* **Exercise description**
Quote the lines that run from the line containing "# Every object" down to the line containing "bpy.data.objects.remove(obj)". Include both of those lines, reproduce each exactly, and omit everything else.

* **Information shown**
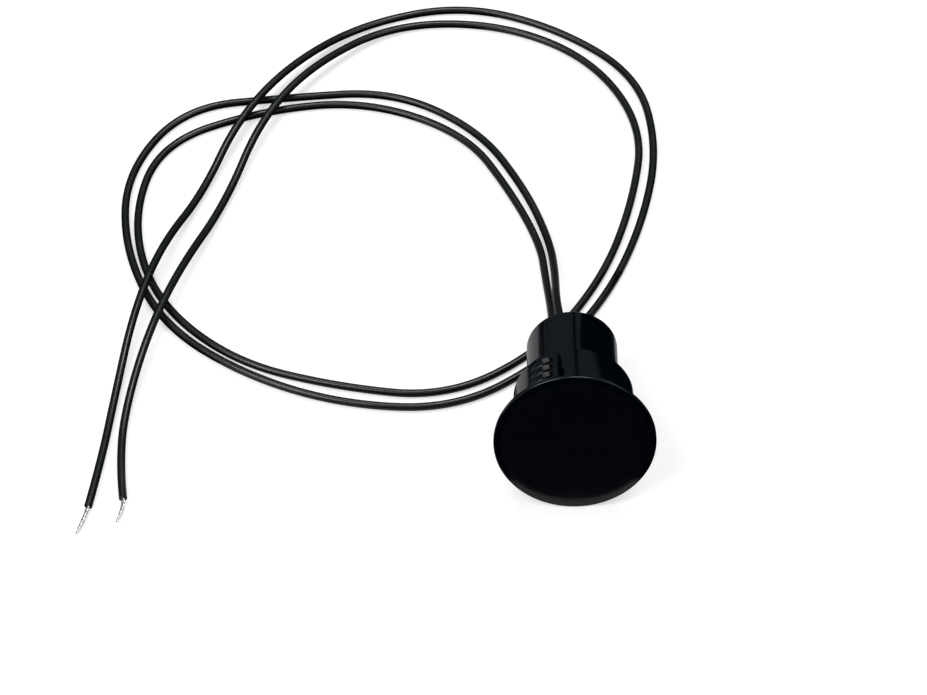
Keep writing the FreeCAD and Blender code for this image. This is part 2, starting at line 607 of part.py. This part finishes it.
LEAD_B = [
    (-4, 31, 4.7), (-5, 42, 2.0), (-6, 53, ON_FLOOR), (-12, 68, ON_FLOOR), (-22, 86, ON_FLOOR),
    (-44, 96, ON_FLOOR), (-67, 93, ON_FLOOR), (-89, 83, ON_FLOOR), (-94, 60, ON_FLOOR),
    (-88, 37, ON_FLOOR), (-71, 20, ON_FLOOR), (-49, 13, ON_FLOOR), (-26, 10, ON_FLOOR),
    (-6, 23, ON_FLOOR), (7, 43, ON_FLOOR), (14, 65, ON_FLOOR), (17, 88, ON_FLOOR), (6, 109, ON_FLOOR),
    (-14, 120, ON_FLOOR), (-38, 120, ON_FLOOR), (-56, 104, OVER), (-67, 87, OVER), (-74, 65, ON_FLOOR),
    (-83, 43, OVER), (-89, 24, OVER), (-93, 5, ON_FLOOR), (-93, -9, ON_FLOOR), (-92, -17, ON_FLOOR),
]
TIP_A_END = (-101, -26, ON_FLOOR)
TIP_B_END = (-93, -23, ON_FLOOR)


def corner(before, at, after, share=0.45):
    """The arc that rounds one point of a route, as large as its two runs allow."""
    back = before - at
    ahead = after - at
    half_turn = (math.pi - back.getAngle(ahead)) / 2
    used = share * min(back.Length, ahead.Length)
    radius = used / math.tan(half_turn)
    start = at + back.normalize() * used
    end = at + ahead.normalize() * used
    middle_of_turn = (back + ahead).normalize()
    bow = radius / math.cos(half_turn) - radius
    return start, at + middle_of_turn * bow, end, radius


def tube(label, points, radius):
    """A round tube along straight runs joined by tangent arcs."""
    points = [FreeCAD.Vector(*point) for point in points]
    edges = []
    radii = []
    here = points[0]
    for before, at, after in zip(points, points[1:], points[2:]):
        start, middle, end, bend_radius = corner(before, at, after)
        edges.append(Part.LineSegment(here, start).toShape())
        edges.append(Part.Arc(start, middle, end).toShape())
        radii.append(bend_radius)
        here = end
    edges.append(Part.LineSegment(here, points[-1]).toShape())
    path = Part.Wire(edges)
    ring = Part.Wire(Part.makeCircle(radius, points[0], points[1] - points[0]))
    piece = doc.addObject("Part::Feature", label)
    piece.Label = label
    piece.Shape = path.makePipeShell([ring], True, False)
    expected = math.pi * radius ** 2 * path.Length
    print(f"{label}: length {path.Length:.1f}, radii from {min(radii):.1f}, "
          f"volume {piece.Shape.Volume:.1f} against {expected:.1f}")
    return piece


leads = []
for name, across, straight_to, rest, tip_end in (
    ("lead_a", size("lead_a_offset"), LEAD_A_STRAIGHT_TO, LEAD_A, TIP_A_END),
    ("lead_b", size("lead_b_offset"), LEAD_B_STRAIGHT_TO, LEAD_B, TIP_B_END),
):
    points = [on_axis(across, start_along), on_axis(across, straight_to), *rest]
    leads.append(tube(name, points, size("lead_od") / 2))
    end = FreeCAD.Vector(*rest[-1])
    onwards = (end - FreeCAD.Vector(*rest[-2])).normalize()
    bare = [end, end + onwards * size("tip_straight"), tip_end]
    leads.append(tube(f"{name}_tip", bare, size("core_od") / 2))
    leaves = on_axis(across, size("total_length") - size("fill_recess"))
    for meaning, place in (("starts", points[0]), ("first bend", points[1]), ("leaves the filling", leaves)):
        print(name, meaning, [round(v, 3) for v in place])

# Every object must have come out sound before anything is written
NODES = [
    housing, snap_collar, potting, reed_glass, blade_front, blade_rear, damping_sleeve, return_wire,
    return_sleeve, solder_front, solder_rear, solder_return, core_a, core_b, *leads,
]
doc.recompute()
for piece in doc.Objects:
    if {"Invalid", "Error"} & set(piece.State):
        raise RuntimeError(f"{piece.Name} did not build: {piece.State}")
for piece in NODES:
    if piece.Shape.isNull() or not piece.Shape.isValid():
        raise RuntimeError(f"{piece.Label} has no sound shape")
    if len(piece.Shape.Solids) != 1:
        raise RuntimeError(f"{piece.Label} is not one solid but {len(piece.Shape.Solids)}")

os.makedirs("parts", exist_ok=True)
for piece in NODES:
    piece.Shape.exportStep(f"parts/{piece.Label}.step")
    print(f"{piece.Label}: volume {piece.Shape.Volume:.1f}")
print(f"lean {math.degrees(lean):.2f} degrees, face centre at {laid.Base}")
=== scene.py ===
# Looks of a recessed magnetic contact that lies on a white surface with its two leads.
import bpy
import math
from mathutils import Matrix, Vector


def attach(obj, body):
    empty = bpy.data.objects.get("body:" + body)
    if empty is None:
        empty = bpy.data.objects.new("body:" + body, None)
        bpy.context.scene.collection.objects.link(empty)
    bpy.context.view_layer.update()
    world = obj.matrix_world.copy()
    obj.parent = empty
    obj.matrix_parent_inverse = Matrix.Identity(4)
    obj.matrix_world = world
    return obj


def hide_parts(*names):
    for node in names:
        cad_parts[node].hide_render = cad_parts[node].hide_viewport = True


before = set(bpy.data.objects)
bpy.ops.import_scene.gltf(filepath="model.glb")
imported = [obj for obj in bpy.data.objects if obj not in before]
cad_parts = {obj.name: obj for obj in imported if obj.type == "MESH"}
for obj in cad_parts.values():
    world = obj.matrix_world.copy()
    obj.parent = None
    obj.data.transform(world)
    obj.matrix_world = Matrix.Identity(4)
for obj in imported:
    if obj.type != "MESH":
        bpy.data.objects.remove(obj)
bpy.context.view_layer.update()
scene = bpy.context.scene
scene.view_settings.view_transform = "Standard"

# Housing: the plug that is pushed into the drilled hole, with its round face, hub and barrel moulded in
# one piece of black plastic. The mould's polish shows on the barrel and rim, and the flat face is satin.
# It lies on the rim of its face and on the far edge of its barrel, so its leads' end is low.
MM = 0.001
LEAN = math.radians(12.763)
FACE_CENTRE = Vector((0, -15.505, 16.380)) * MM
BEVEL_DEPTH = 0.6 * MM
SATIN_DEPTH = 0.25 * BEVEL_DEPTH
MOULDING_BLACK = (0.0001, 0.0009, 0.0024, 1)
POLISHED = (0.11, 0.17)
SATIN = (0.28, 0.33)
POLISH_WAVES = 0.05
MOULD_GRAIN = 0.03


def new_material(name):
    material = bpy.data.materials.new(name)
    material.use_nodes = True
    tree = material.node_tree
    return material, tree, tree.nodes["Principled BSDF"]


def node(tree, kind, **values):
    made = tree.nodes.new(kind)
    for name, value in values.items():
        if hasattr(made, name):
            setattr(made, name, value)
        else:
            made.inputs[name.replace("_", " ")].default_value = value
    return made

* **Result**
# Every object must have come out sound before anything is written
NODES = [
    housing, snap_collar, potting, reed_glass, blade_front, blade_rear, damping_sleeve, return_wire,
    return_sleeve, solder_front, solder_rear, solder_return, core_a, core_b, *leads,
]
doc.recompute()
for piece in doc.Objects:
    if {"Invalid", "Error"} & set(piece.State):
        raise RuntimeError(f"{piece.Name} did not build: {piece.State}")
for piece in NODES:
    if piece.Shape.isNull() or not piece.Shape.isValid():
        raise RuntimeError(f"{piece.Label} has no sound shape")
    if len(piece.Shape.Solids) != 1:
        raise RuntimeError(f"{piece.Label} is not one solid but {len(piece.Shape.Solids)}")

os.makedirs("parts", exist_ok=True)
for piece in NODES:
    piece.Shape.exportStep(f"parts/{piece.Label}.step")
    print(f"{piece.Label}: volume {piece.Shape.Volume:.1f}")
print(f"lean {math.degrees(lean):.2f} degrees, face centre at {laid.Base}")
=== scene.py ===
# Looks of a recessed magnetic contact that lies on a white surface with its two leads.
import bpy
import math
from mathutils import Matrix, Vector


def attach(obj, body):
    empty = bpy.data.objects.get("body:" + body)
    if empty is None:
        empty = bpy.data.objects.new("body:" + body, None)
        bpy.context.scene.collection.objects.link(empty)
    bpy.context.view_layer.update()
    world = obj.matrix_world.copy()
    obj.parent = empty
    obj.matrix_parent_inverse = Matrix.Identity(4)
    obj.matrix_world = world
    return obj


def hide_parts(*names):
    for node in names:
        cad_parts[node].hide_render = cad_parts[node].hide_viewport = True


before = set(bpy.data.objects)
bpy.ops.import_scene.gltf(filepath="model.glb")
imported = [obj for obj in bpy.data.objects if obj not in before]
cad_parts = {obj.name: obj for obj in imported if obj.type == "MESH"}
for obj in cad_parts.values():
    world = obj.matrix_world.copy()
    obj.parent = None
    obj.data.transform(world)
    obj.matrix_world = Matrix.Identity(4)
for obj in imported:
    if obj.type != "MESH":
        bpy.data.objects.remove(obj)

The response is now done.